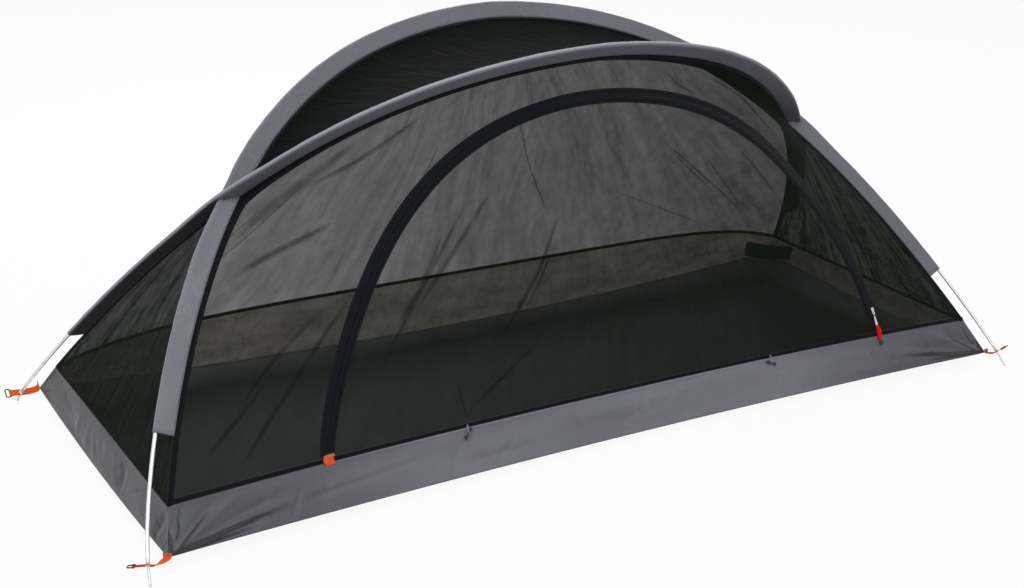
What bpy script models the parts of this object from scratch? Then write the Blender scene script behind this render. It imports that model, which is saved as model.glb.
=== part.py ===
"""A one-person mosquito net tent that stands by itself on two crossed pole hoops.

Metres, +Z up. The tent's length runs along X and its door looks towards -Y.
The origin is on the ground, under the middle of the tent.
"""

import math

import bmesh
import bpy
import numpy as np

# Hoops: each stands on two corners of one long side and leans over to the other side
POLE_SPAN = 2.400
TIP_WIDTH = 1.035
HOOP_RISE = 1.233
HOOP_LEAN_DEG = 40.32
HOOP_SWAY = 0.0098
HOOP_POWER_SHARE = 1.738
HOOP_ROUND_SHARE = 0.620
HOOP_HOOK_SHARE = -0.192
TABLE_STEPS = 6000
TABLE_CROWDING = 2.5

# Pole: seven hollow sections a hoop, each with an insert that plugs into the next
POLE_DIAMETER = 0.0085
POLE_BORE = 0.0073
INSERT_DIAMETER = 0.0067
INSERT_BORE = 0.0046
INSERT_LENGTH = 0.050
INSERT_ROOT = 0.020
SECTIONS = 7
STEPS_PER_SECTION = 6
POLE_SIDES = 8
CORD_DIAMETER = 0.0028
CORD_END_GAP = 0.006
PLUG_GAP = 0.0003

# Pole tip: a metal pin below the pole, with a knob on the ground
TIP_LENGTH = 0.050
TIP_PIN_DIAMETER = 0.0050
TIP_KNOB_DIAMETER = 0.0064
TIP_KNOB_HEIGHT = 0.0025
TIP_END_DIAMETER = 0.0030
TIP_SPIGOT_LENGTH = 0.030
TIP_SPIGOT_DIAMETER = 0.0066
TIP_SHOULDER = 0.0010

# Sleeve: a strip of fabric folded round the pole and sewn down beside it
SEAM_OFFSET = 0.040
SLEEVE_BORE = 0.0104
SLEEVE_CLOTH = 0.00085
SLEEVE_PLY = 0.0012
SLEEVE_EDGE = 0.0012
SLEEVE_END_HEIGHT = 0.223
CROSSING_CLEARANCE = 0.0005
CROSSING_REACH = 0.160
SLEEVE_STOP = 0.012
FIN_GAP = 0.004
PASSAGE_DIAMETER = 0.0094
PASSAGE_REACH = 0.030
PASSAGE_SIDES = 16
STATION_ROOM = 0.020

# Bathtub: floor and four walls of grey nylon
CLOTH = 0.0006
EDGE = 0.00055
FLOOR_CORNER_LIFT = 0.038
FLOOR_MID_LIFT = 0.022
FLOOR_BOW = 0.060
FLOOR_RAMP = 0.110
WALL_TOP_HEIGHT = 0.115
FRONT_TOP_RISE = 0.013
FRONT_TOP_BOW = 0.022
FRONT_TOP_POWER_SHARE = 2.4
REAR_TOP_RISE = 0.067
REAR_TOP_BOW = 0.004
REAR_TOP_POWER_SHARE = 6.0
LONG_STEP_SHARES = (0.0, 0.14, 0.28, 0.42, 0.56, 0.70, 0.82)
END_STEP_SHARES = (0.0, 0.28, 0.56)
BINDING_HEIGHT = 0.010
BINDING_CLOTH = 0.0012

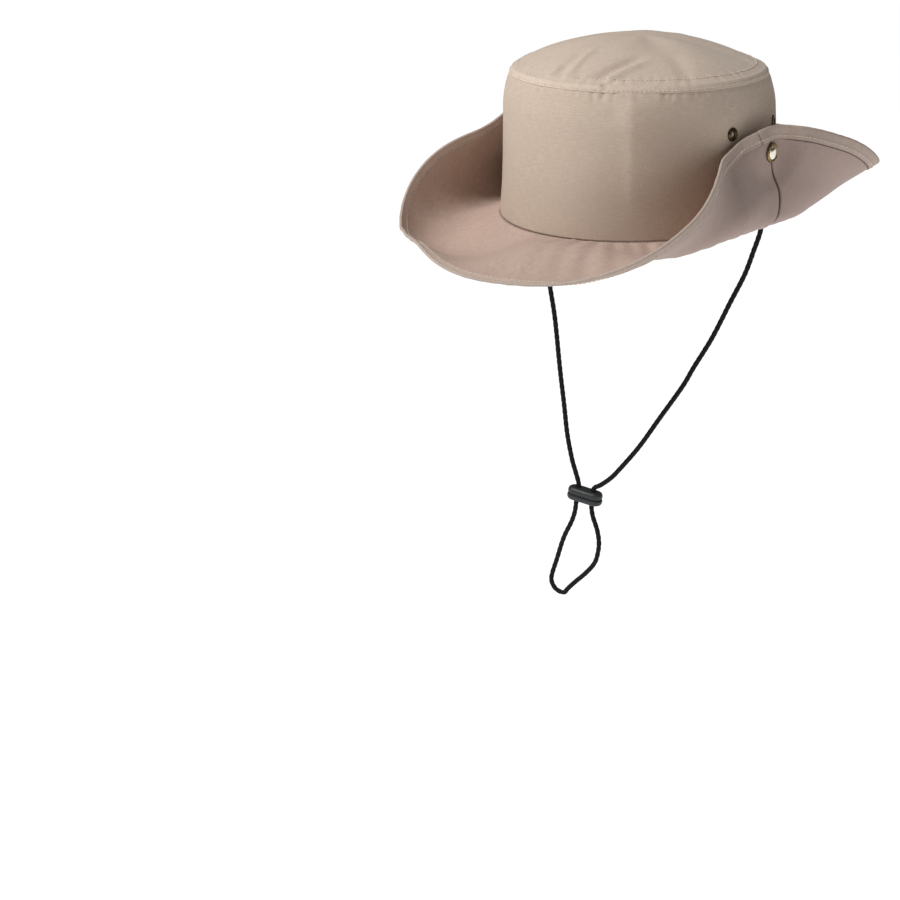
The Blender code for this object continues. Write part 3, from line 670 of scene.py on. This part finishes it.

* * * * * * * * *

Copy out each record exactly as given, omitting none.

## Exercise answer
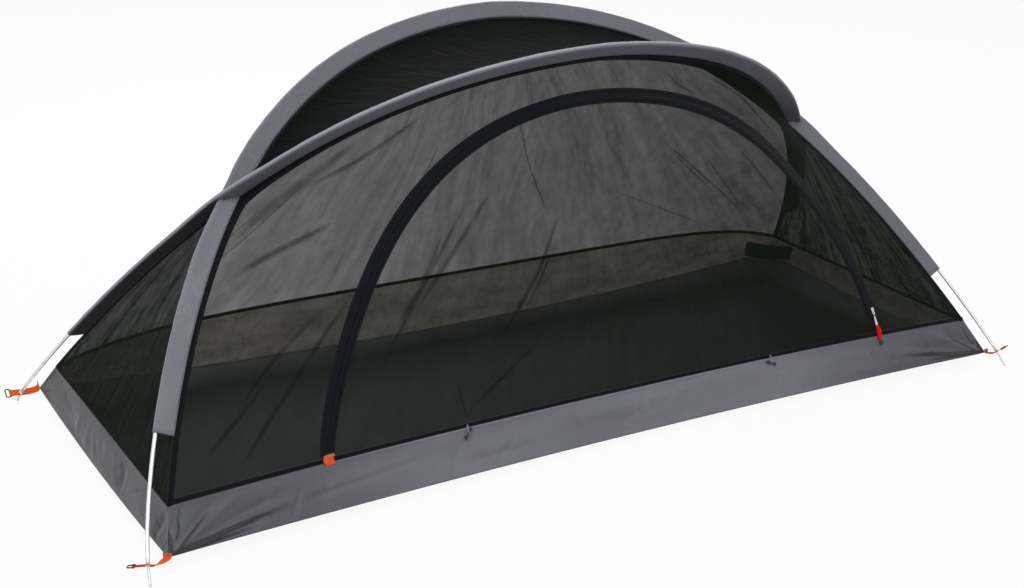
What bpy script models the parts of this object from scratch? Then write the Blender scene script behind this render. It imports that model, which is saved as model.glb.
=== part.py ===
"""A one-person mosquito net tent that stands by itself on two crossed pole hoops.

Metres, +Z up. The tent's length runs along X and its door looks towards -Y.
The origin is on the ground, under the middle of the tent.
"""

import math

import bmesh
import bpy
import numpy as np

# Hoops: each stands on two corners of one long side and leans over to the other side
POLE_SPAN = 2.400
TIP_WIDTH = 1.035
HOOP_RISE = 1.233
HOOP_LEAN_DEG = 40.32
HOOP_SWAY = 0.0098
HOOP_POWER_SHARE = 1.738
HOOP_ROUND_SHARE = 0.620
HOOP_HOOK_SHARE = -0.192
TABLE_STEPS = 6000
TABLE_CROWDING = 2.5

# Pole: seven hollow sections a hoop, each with an insert that plugs into the next
POLE_DIAMETER = 0.0085
POLE_BORE = 0.0073
INSERT_DIAMETER = 0.0067
INSERT_BORE = 0.0046
INSERT_LENGTH = 0.050
INSERT_ROOT = 0.020
SECTIONS = 7
STEPS_PER_SECTION = 6
POLE_SIDES = 8
CORD_DIAMETER = 0.0028
CORD_END_GAP = 0.006
PLUG_GAP = 0.0003

# Pole tip: a metal pin below the pole, with a knob on the ground
TIP_LENGTH = 0.050
TIP_PIN_DIAMETER = 0.0050
TIP_KNOB_DIAMETER = 0.0064
TIP_KNOB_HEIGHT = 0.0025
TIP_END_DIAMETER = 0.0030
TIP_SPIGOT_LENGTH = 0.030
TIP_SPIGOT_DIAMETER = 0.0066
TIP_SHOULDER = 0.0010

# Sleeve: a strip of fabric folded round the pole and sewn down beside it
SEAM_OFFSET = 0.040
SLEEVE_BORE = 0.0104
SLEEVE_CLOTH = 0.00085
SLEEVE_PLY = 0.0012
SLEEVE_EDGE = 0.0012
SLEEVE_END_HEIGHT = 0.223
CROSSING_CLEARANCE = 0.0005
CROSSING_REACH = 0.160
SLEEVE_STOP = 0.012
FIN_GAP = 0.004
PASSAGE_DIAMETER = 0.0094
PASSAGE_REACH = 0.030
PASSAGE_SIDES = 16
STATION_ROOM = 0.020

# Bathtub: floor and four walls of grey nylon
CLOTH = 0.0006
EDGE = 0.00055
FLOOR_CORNER_LIFT = 0.038
FLOOR_MID_LIFT = 0.022
FLOOR_BOW = 0.060
FLOOR_RAMP = 0.110
WALL_TOP_HEIGHT = 0.115
FRONT_TOP_RISE = 0.013
FRONT_TOP_BOW = 0.022
FRONT_TOP_POWER_SHARE = 2.4
REAR_TOP_RISE = 0.067
REAR_TOP_BOW = 0.004
REAR_TOP_POWER_SHARE = 6.0
LONG_STEP_SHARES = (0.0, 0.14, 0.28, 0.42, 0.56, 0.70, 0.82)
END_STEP_SHARES = (0.0, 0.28, 0.56)
BINDING_HEIGHT = 0.010
BINDING_CLOTH = 0.0012

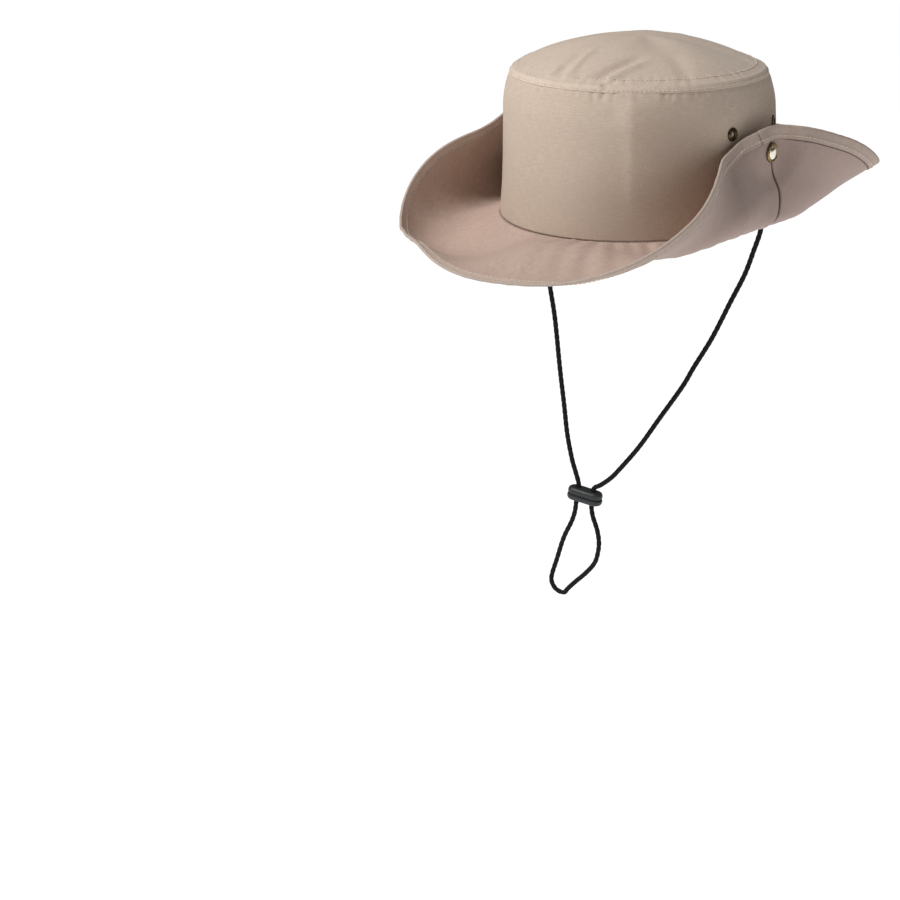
The Blender code for this object continues. Write part 3, from line 670 of scene.py on. This part finishes it.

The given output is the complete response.